Welcome to Court Crawl, Colorado Politics’ roundup of news from the third branch of government. The state Supreme Court will return to downtown Denver this week to hear two days of oral arguments, while a couple of constitutional rights cases against Colorado’s third-largest city have received rulings in the past week.

Justices to hear cases

 On Tuesday and Wednesday, the state’s Supreme Court justices will hear five cases, plus hold one public hearing about proposed changes for admitting lawyers to practice in Colorado. Colorado Politics is keeping its eye on these appeals in particular:

People v. Moreno: This calls into question whether the state’s law against harassment, which requires a perpetrator have an “intent to harass,” is so vague as to render part of the law unconstitutional.

Lodge Properties, Inc. v. Eagle County Board of EqualizationVail Resorts is challenging the valuation of a combination hotel-condo building in Vail. The resort company believes the county overvalued its property by roughly double.

People in the Interest of My. K.M. and Ma. K.M.: In a case involving the federal Indian Child Welfare Act, the court will consider a requirement that counties make “active efforts” to provide services and prevent the breakup of American Indian families.

Death of a justice

? Former Justice Gregory J. Hobbs died last week at age 76 after serving on Colorado’s highest court from 1996 to 2015. An author and an authority on water law, Hobbs also spent his professional career with the U.S. Environmental Protection Agency, the Northern Colorado Water Conservancy, and Water Education Colorado, the latter of which he helped create.

 “Every generation of Colorado justices has to get on top of water….My maturation as a justice came in writing water opinions,” Hobbs told Colorado Politics’ predecessor, The Colorado Statesman, in 2015.

Hobbs’ death comes after the loss of two other former justices this year: Mary Mullarkey and Gregory Kellam Scott, who both died in March.

Colorado Politics’ Joey Bunch authored this remembrance of Hobbs.

Former Colorado Supreme Court Justice Greg Hobbs died on Dec. 1, 2021.
Courtesy of Water Education Colorado

Aurora in court

 A district court judge permanently blocked the city of Aurora from enforcing its ban on felons serving in elected local office against one city council candidate, who had a felony on her record from two decades ago. The city council previously voted against enforcing that provision in its charter, but candidate Candice Bailey sought a judge’s determination that the felon ban was unconstitutional. Judge John E. Scipione didn’t go that far, but nonetheless found it problematic. 

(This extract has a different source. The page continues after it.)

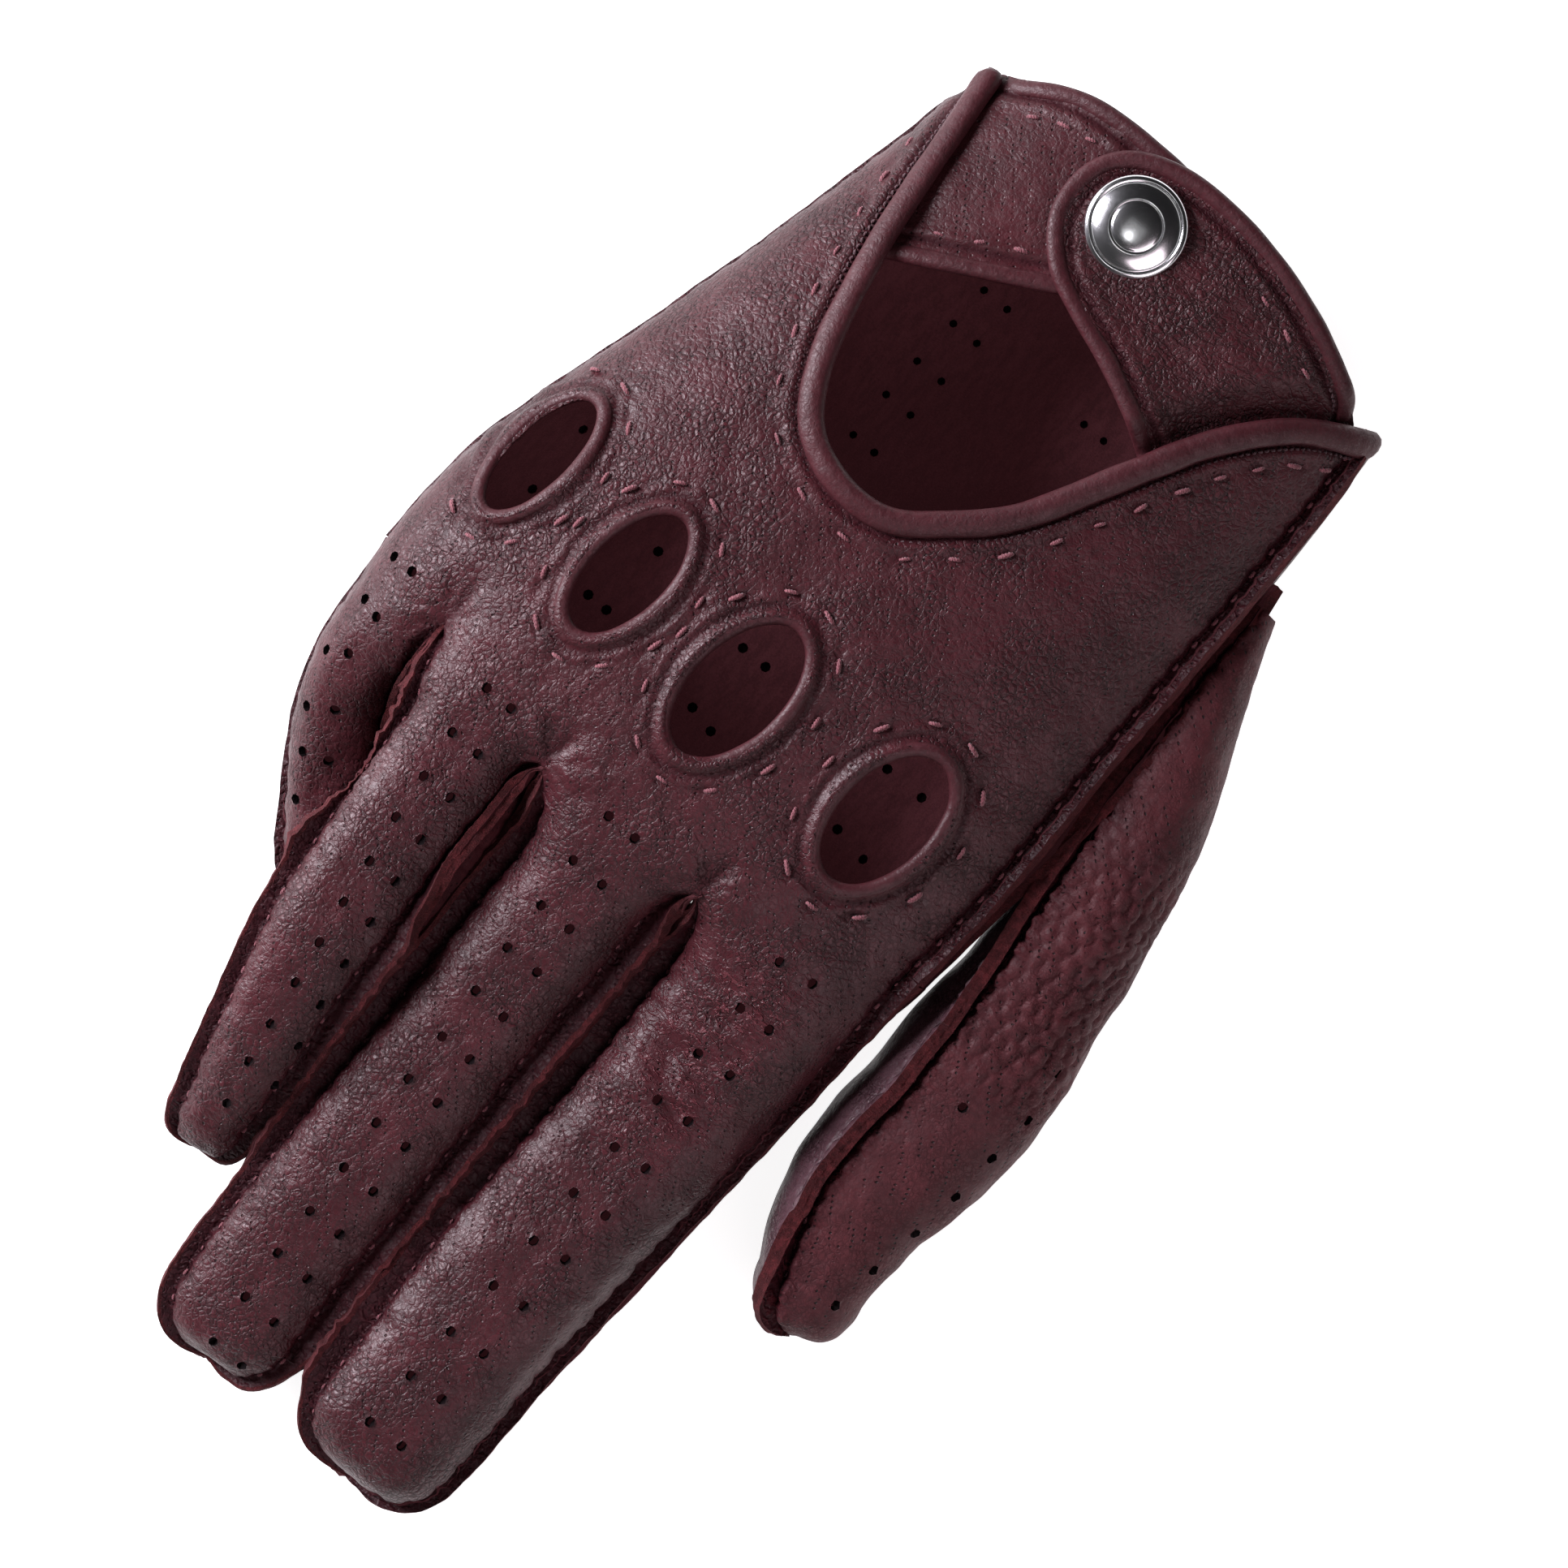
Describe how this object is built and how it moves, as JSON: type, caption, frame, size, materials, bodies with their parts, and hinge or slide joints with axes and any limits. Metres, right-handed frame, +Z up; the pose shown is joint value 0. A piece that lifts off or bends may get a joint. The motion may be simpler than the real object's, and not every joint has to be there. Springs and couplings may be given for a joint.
{
  "type": "driving glove",
  "caption": "Right-hand leather driving glove with knuckle holes, open wrist, vented fingers and a snap strap.",
  "frame": {"origin": "centre of the bounding box in plan, at the surface the palm lies on", "axes": "+Z up through the back of the hand, +Y to the fingertips, +X to the little finger side"},
  "size_m": [0.1309, 0.2278, 0.0406],
  "materials": {
    "grain_leather": "grained, semi-matt",
    "raw_edge": "raw cut edge, matt",
    "suede": "suede flesh side, matt",
    "thread": "twisted thread",
    "chrome": "polished",
    "snap_steel": "nickel plated"
  },
  "bodies": {
    "hand": {"back_hand": "grain_leather", "palm_hand": "grain_leather", "knuckle_binding_index": "grain_leather", "knuckle_binding_middle": "grain_leather", "knuckle_binding_ring": "grain_leather", "knuckle_binding_little": "grain_leather", "knuckle_stitches": "thread", "wrist_binding": "grain_leather", "wrist_stitches": "thread", "palm_hem_binding": "grain_leather", "under_tab": "grain_leather", "tab_binding": "grain_leather", "tab_stitches": "thread", "snap_stud": "snap_steel", "snap_post": "snap_steel", "index_side_flange": "raw_edge", "index_side_stitches": "thread", "little_side_flange": "raw_edge", "little_side_stitches": "thread", "thumb_base_flange": "raw_edge", "index_root": "grain_leather", "middle_root": "grain_leather", "ring_root": "grain_leather", "little_root": "grain_leather", "thumb_root": "grain_leather"},
    "index": {"index_back": "grain_leather", "index_palm": "grain_leather", "index_fourchette": "suede", "index_flange": "raw_edge", "index_stitches": "thread"},
    "middle": {"middle_back": "grain_leather", "middle_palm": "grain_leather", "middle_fourchette_index": "suede", "middle_fourchette_ring": "suede", "middle_flange": "raw_edge"},
    "ring": {"ring_back": "grain_leather", "ring_palm": "grain_leather", "ring_fourchette_middle": "suede", "ring_fourchette_little": "suede", "ring_flange": "raw_edge"},
    "little": {"little_back": "grain_leather", "little_palm": "grain_leather", "little_fourchette": "suede", "little_flange": "raw_edge"},
    "thumb": {"thumb_outer": "grain_leather", "thumb_inner": "grain_leather", "thumb_flange": "raw_edge", "thumb_stitches": "thread"},
    "strap": {"strap_outer": "grain_leather", "strap_lining": "suede", "strap_binding": "grain_leather", "strap_stitches": "thread", "snap_cap": "chrome", "snap_socket": "snap_steel", "snap_spring": "snap_steel"}
  },
  "joints": [
    {"name": "index_lift", "type": "hinge", "parent": "hand", "child": "index", "pos_m": [-0.0205, 0.004, 0.018], "axis": [1, 0, 0], "range_deg": [0, 30], "deforming": ["index_root"]},
    {"name": "middle_lift", "type": "hinge", "parent": "hand", "child": "middle", "pos_m": [0.0096, 0.004, 0.018], "axis": [1, 0, 0], "range_deg": [0, 30], "deforming": ["middle_root"]},
    {"name": "ring_lift", "type": "hinge", "parent": "hand", "child": "ring", "pos_m": [0.036, 0.004, 0.018], "axis": [1, 0, 0], "range_deg": [0, 30], "deforming": ["ring_root"]},
    {"name": "little_lift", "type": "hinge", "parent": "hand", "child": "little", "pos_m": [0.0566, 0.004, 0.018], "axis": [1, 0, 0], "range_deg": [0, 30], "deforming": ["little_root"]},
    {"name": "thumb_swing", "type": "hinge", "parent": "hand", "child": "thumb", "pos_m": [-0.042, -0.056, 0.014], "axis": [0, 0, 1], "range_deg": [0, 25], "deforming": ["thumb_root"]},
    {"name": "strap_open", "type": "hinge", "parent": "hand", "child": "strap", "pos_m": [-0.0222, -0.0924, 0.0352], "axis": [-0.6765, -0.7364, 0], "range_deg": [0, 110]}
  ],
  "couplings": [
    {"joint": "little_lift", "follows": "ring_lift", "ratio": 1}
  ]
}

? “This ruling confirms what the city council had already conceded – that prior to recent amendments, city ordinances concerning candidate eligibility were out of sync with our state constitution….[O]utside of specific constitutional prohibitions, decisions about a candidate’s prior justice system involvement and ability to serve in public office are up to voters to make on an individual basis.” Rep. Mike Weissman, D-Aurora, the chair of the House Judiciary Committee

? “In the case of Ms. Bailey, having fought the hard fight in order to run, then running her race a mere six weeks before the scheduled election and placing in the middle of the heat, tells me that there are Aurorans who believe that someone with Ms. Bailey’s life experiences would represent them well in our local government.” -Leanne Wheeler, CCJRC4Action campaign manager

?  Meanwhile, in federal court, a judge allowed a man to reference the attorney general’s September report about patterns of biased policing and excessive force in Aurora as part of his own excessive force lawsuit.

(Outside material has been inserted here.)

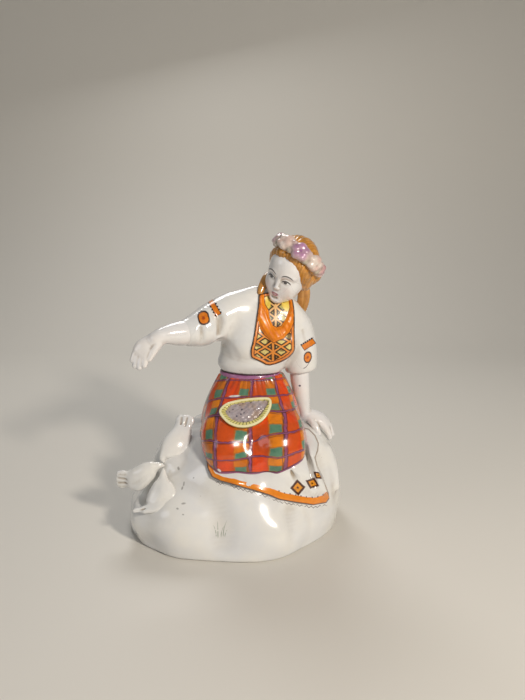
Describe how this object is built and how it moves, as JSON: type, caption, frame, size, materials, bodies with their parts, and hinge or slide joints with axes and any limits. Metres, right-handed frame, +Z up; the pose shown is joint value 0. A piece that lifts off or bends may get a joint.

Protesters march between cars and towards city hall in Aurora, on Saturday, June 27, 2020. 
Rachel Lorenz, special to Colorado Politics

Video recording police

 The federal appeals court based in Denver, the 10th Circuit, will soon hear another case about whether the First Amendment protects the right of bystanders to record police in public. The topic resurfaced barely a month after the U.S. Supreme Court declined to review another decision of the 10th Circuit that did not answer the question, leaving Colorado and the five other states in the circuit without a clear statement that the Constitution protects bystander recordings of the type that captured the brutality against Rodney King and George Floyd.

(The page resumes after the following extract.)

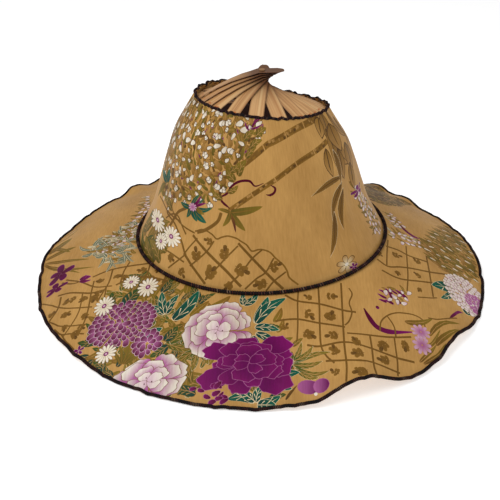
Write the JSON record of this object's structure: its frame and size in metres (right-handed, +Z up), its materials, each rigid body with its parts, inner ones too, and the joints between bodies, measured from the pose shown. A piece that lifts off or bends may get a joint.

? In a major development to the current First Amendment, the U.S. Department of Justice has filed a brief in the 10th Circuit, ostensibly in support of neither party, but which asks the appellate court to recognize a constitutional right to record. The department, the brief explained, uses bystander video in its investigation of police departments.

Appeals court rulings

? The Colorado Court of Appeals has determined that prominent civil rights attorney Mari Newman may be held liable for allegedly defamatory comments she made in a press conference against the defendants in a class action lawsuit.

?  An Arapahoe County prosecutor told the jury in a murder trial that it had to consider whether the defendant was guilty of first-degree murder first before it could consider second-degree murder. That is not what the law says, the Court of Appeals ruled in granting a new trial.

?  The proponents of a ballot measure that would temporarily cut the sales tax rate are asking the Supreme Court to determine that a newly-enacted law governing ballot titles doesn’t apply to their initiative.

Vacancies and appointments

The Senate Judiciary Committee recorded a tie vote last week on the nomination of Charlotte N. Sweeney to serve as a federal district court judge in Colorado. While the evenly-split committee has deadlocked on a handful of other Biden administration nominees, it is unusual for such an outcome on a trial court judge. (Her nomination will still proceed, albeit with an extra vote.)

? The governor appointed Justin B. Haenlein to succeed District Court Judge Michael K. Singer in the 13th Judicial District, which covers several counties in northeastern Colorado. Haenlein operates his own law firm and is a University of Denver graduate.

Charlotte N. Sweeney appears virtually during her Oct. 20, 2021 confirmation hearing before the U.S. Senate Committee on the Judiciary.

From the trial court

Here is a quick tour of decisions from Colorado’s federal trial court: 

? A magistrate judge ordered a male student at Regis University to go by his initials (instead of the pseudonym “John Doe”) in challenging his suspension for sexual misconduct.

?  A former employee of Jefferson County Public Schools may litigate his termination, which he believes was a retaliatory scheme to get rid of him rather than a genuine department restructuring.

?  Even though a woman was the victim of sexual trafficking at two Denver-area hotels for two years, she may not sue the hotels’ parent company for benefiting from her exploitation, a judge ruled.

A man detained in the Clear Creek County jail may sue for the excessive force allegedly used against him.

?  Plaintiffs filing a lawsuit against the Denver-based Dominion Voting Systems need to document their domicile before they can proceed with the case.

Miscellaneous decisions

 A judge denied the request of Native American plaintiffs to block enforcement of a new state law prohibiting the use of most American Indian mascots in schools.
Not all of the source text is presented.